**TASK**
The lines to reproduce run from the first one through the line containing "from mathutils import Matrix, Vector". Reproduce them exactly.

**DATA EXTRACT**

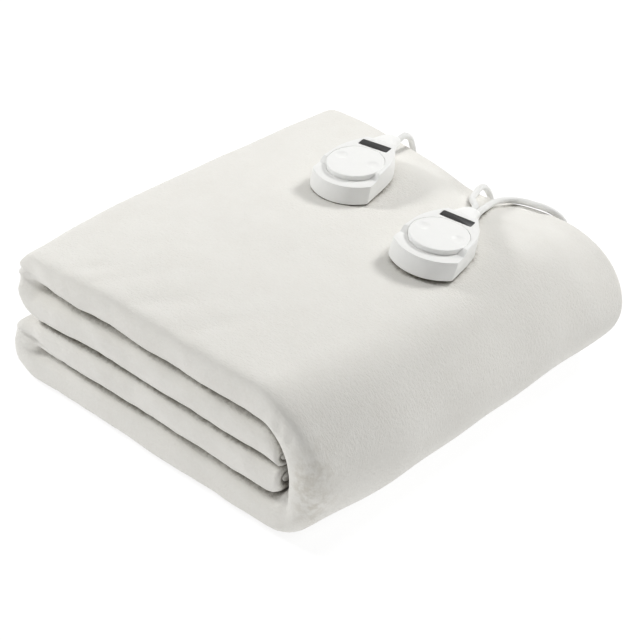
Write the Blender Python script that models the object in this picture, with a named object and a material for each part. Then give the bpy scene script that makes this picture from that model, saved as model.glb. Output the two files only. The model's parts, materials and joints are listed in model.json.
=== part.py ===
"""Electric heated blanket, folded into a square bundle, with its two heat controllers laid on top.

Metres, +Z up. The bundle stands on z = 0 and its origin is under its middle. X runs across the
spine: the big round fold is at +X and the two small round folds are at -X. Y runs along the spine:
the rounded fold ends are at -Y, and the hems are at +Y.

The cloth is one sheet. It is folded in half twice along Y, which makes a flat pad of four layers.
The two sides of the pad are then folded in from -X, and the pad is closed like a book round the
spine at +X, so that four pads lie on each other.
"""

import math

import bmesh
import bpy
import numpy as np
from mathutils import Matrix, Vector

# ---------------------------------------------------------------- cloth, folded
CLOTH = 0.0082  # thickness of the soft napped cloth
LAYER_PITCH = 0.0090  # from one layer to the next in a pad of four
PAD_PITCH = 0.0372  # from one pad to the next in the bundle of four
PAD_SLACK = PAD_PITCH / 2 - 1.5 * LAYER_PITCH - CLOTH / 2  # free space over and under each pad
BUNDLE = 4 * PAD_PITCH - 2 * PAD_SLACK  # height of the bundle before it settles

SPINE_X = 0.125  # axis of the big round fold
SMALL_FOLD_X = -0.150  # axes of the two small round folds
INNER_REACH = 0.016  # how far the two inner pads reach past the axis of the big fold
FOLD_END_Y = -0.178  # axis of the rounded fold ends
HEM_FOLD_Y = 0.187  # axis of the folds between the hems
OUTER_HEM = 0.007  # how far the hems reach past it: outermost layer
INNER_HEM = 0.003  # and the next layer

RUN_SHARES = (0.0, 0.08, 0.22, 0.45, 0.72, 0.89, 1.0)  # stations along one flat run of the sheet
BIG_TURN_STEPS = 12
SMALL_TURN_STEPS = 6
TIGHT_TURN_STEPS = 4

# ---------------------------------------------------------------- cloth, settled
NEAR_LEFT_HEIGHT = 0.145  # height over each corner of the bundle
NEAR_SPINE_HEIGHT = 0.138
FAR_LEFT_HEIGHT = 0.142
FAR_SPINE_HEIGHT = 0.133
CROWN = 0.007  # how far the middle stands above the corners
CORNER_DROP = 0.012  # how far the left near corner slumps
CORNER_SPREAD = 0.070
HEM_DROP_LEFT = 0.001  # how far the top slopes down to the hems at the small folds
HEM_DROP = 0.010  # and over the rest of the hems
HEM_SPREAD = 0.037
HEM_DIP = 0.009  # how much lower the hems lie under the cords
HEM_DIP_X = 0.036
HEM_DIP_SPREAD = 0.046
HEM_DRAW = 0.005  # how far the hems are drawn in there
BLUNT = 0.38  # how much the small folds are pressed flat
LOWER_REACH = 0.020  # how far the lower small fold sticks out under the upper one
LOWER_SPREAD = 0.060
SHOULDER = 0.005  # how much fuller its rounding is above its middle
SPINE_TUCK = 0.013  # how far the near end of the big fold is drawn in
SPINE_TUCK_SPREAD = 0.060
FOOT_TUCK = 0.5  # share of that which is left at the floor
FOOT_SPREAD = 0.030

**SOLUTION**
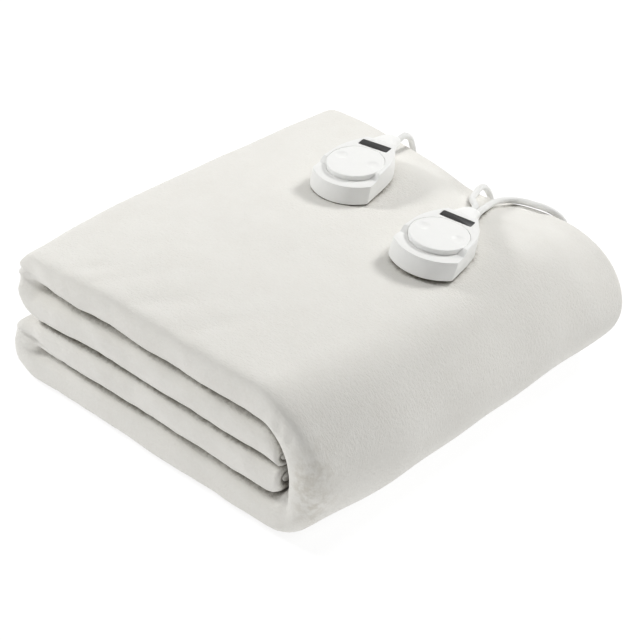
Write the Blender Python script that models the object in this picture, with a named object and a material for each part. Then give the bpy scene script that makes this picture from that model, saved as model.glb. Output the two files only. The model's parts, materials and joints are listed in model.json.
=== part.py ===
"""Electric heated blanket, folded into a square bundle, with its two heat controllers laid on top.

Metres, +Z up. The bundle stands on z = 0 and its origin is under its middle. X runs across the
spine: the big round fold is at +X and the two small round folds are at -X. Y runs along the spine:
the rounded fold ends are at -Y, and the hems are at +Y.

The cloth is one sheet. It is folded in half twice along Y, which makes a flat pad of four layers.
The two sides of the pad are then folded in from -X, and the pad is closed like a book round the
spine at +X, so that four pads lie on each other.
"""

import math

import bmesh
import bpy
import numpy as np
from mathutils import Matrix, Vector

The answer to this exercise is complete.